Post-Settlement Advice

The responsibilities of a mortgage broker don’t end once the loan is settled. Many brokers continue to offer support even after the client has secured their mortgage. This can include:

  • Providing advice on repayment strategies: Such as whether to make additional repayments to pay down the loan faster.
  • Helping with refinancing: If the client’s financial situation changes or they seek a better rate down the line, the broker can assist with refinancing options.
  • Loan maintenance: Brokers are available to review the loan from time to time to ensure that it’s still the most suitable option.

Conclusion

A mortgage broker plays a pivotal role in helping clients secure the best loan for their needs. From assessing financial goals and sourcing loan products to negotiating terms and managing the application process, brokers are there every step of the way. They provide expert advice, handle paperwork, and ensure that the client’s interests are protected throughout the mortgage journey.

Frequently Asked Questions

What Is The Role Of A Mortgage Broker In Home Loan Applications?

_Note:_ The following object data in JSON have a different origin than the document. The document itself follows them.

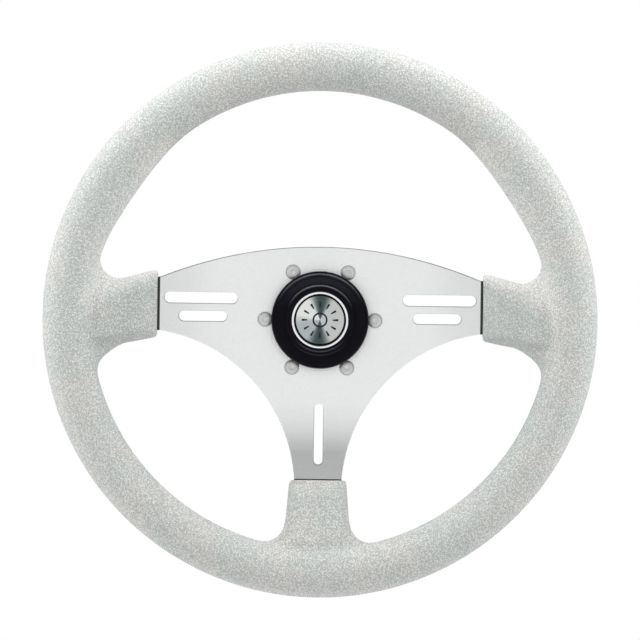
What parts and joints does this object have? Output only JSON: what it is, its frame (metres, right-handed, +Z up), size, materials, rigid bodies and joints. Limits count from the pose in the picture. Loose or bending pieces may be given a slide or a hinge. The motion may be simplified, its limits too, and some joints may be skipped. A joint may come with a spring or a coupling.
{
  "type": "boat steering wheel",
  "caption": "Three-spoke boat steering wheel with a padded grey rim, a slotted brushed aluminium plate, a black hub with a tapered bore and a domed cap.",
  "frame": {"origin": "on the shaft axis, at the hub's rear face", "axes": "-Y towards the person who steers, +Y along the shaft away from them, +Z up"},
  "size_m": [0.35, 0.0911, 0.35],
  "materials": {
    "soft_grip": "fine-grained polyurethane skin, warm grey",
    "brushed_plate": "satin silver anodising over a fine brushed grain",
    "black_seal": "matt black rubber",
    "black_hub": "black anodised, cast and turned",
    "screw_steel": "plain stainless steel",
    "cap_plastic": "satin black moulding",
    "bright_ring": "bright plated",
    "spun_disc": "spun finish, radial sheen",
    "dark_enamel": "dark blue-black enamel",
    "core_steel": "primed steel",
    "rivet_steel": "plain steel"
  },
  "bodies": {
    "root": {"rim_grip": "soft_grip", "rim_core_ring": "core_steel", "core_lug_right": "core_steel", "core_lug_left": "core_steel", "core_lug_bottom": "core_steel", "spoke_plate": "brushed_plate", "seal_right": "black_seal", "seal_left": "black_seal", "seal_bottom": "black_seal", "hub": "black_hub", "hub_cap": "cap_plastic", "cap_o_ring": "black_seal", "bezel_ring": "bright_ring", "badge_disc": "spun_disc", "badge_marks": "dark_enamel", "arm_rivet_right_1": "rivet_steel", "arm_rivet_right_2": "rivet_steel", "arm_rivet_left_1": "rivet_steel", "arm_rivet_left_2": "rivet_steel", "arm_rivet_bottom_1": "rivet_steel", "arm_rivet_bottom_2": "rivet_steel", "hub_screw_1": "screw_steel", "hub_screw_2": "screw_steel", "hub_screw_3": "screw_steel", "hub_screw_4": "screw_steel", "hub_screw_5": "screw_steel", "hub_screw_6": "screw_steel"}
  },
  "joints": []
}
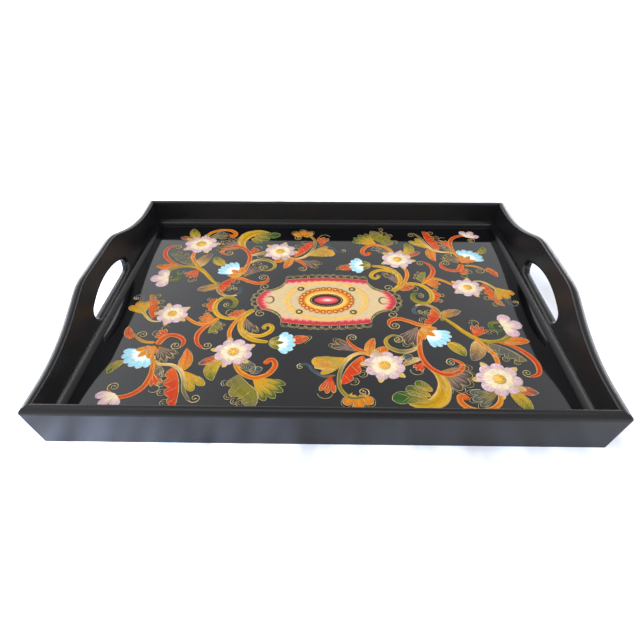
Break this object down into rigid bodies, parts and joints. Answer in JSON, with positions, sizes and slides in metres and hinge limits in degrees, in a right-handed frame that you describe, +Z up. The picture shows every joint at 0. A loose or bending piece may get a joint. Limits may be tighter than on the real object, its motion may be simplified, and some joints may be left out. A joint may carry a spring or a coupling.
{
  "type": "painted serving tray",
  "caption": "Rectangular serving tray: a flat painted base inside low outward-leaning walls, with raised curved ends cut through by hand holes for carrying.",
  "frame": {"origin": "middle of the footprint, on the plane that the bottom edges of the walls rest on", "axes": "+X along the length towards the right-hand handle, +Y from the front rail to the back rail, +Z up"},
  "size_m": [0.464, 0.358, 0.0643],
  "materials": {
    "lacquer": "black lacquer, satin, over wood",
    "gloss_lacquer": "black lacquer, polished, over board, with painted flowers under it",
    "bare_wood": "unfinished",
    "brad_steel": "plain wire"
  },
  "bodies": {
    "root": {"base_board": "gloss_lacquer", "front_rail": "lacquer", "front_bead": "lacquer", "right_end": "lacquer", "right_bead": "lacquer", "back_rail": "lacquer", "back_bead": "lacquer", "left_end": "lacquer", "left_bead": "lacquer", "front_left_spline": "bare_wood", "front_left_lower_brad": "brad_steel", "front_left_upper_brad": "brad_steel", "front_right_spline": "bare_wood", "front_right_lower_brad": "brad_steel", "front_right_upper_brad": "brad_steel", "back_right_spline": "bare_wood", "back_right_lower_brad": "brad_steel", "back_right_upper_brad": "brad_steel", "back_left_spline": "bare_wood", "back_left_lower_brad": "brad_steel", "back_left_upper_brad": "brad_steel"}
  },
  "joints": []
}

A mortgage broker acts as an intermediary between the borrower and the lender. They assess the client’s needs, recommend appropriate loan products, assist with paperwork, and negotiate terms on behalf of the borrower.

Do Mortgage Brokers Charge Fees?

Mortgage brokers may charge fees, but many are paid a commission from the lender when a loan is settled. The broker must disclose any fees upfront so clients are fully aware of potential costs.

Can A Mortgage Broker Help With Refinancing?

Yes, mortgage brokers can assist with refinancing. They evaluate current loan terms and help clients find a better deal with a new lender or negotiate for better terms with their current lender.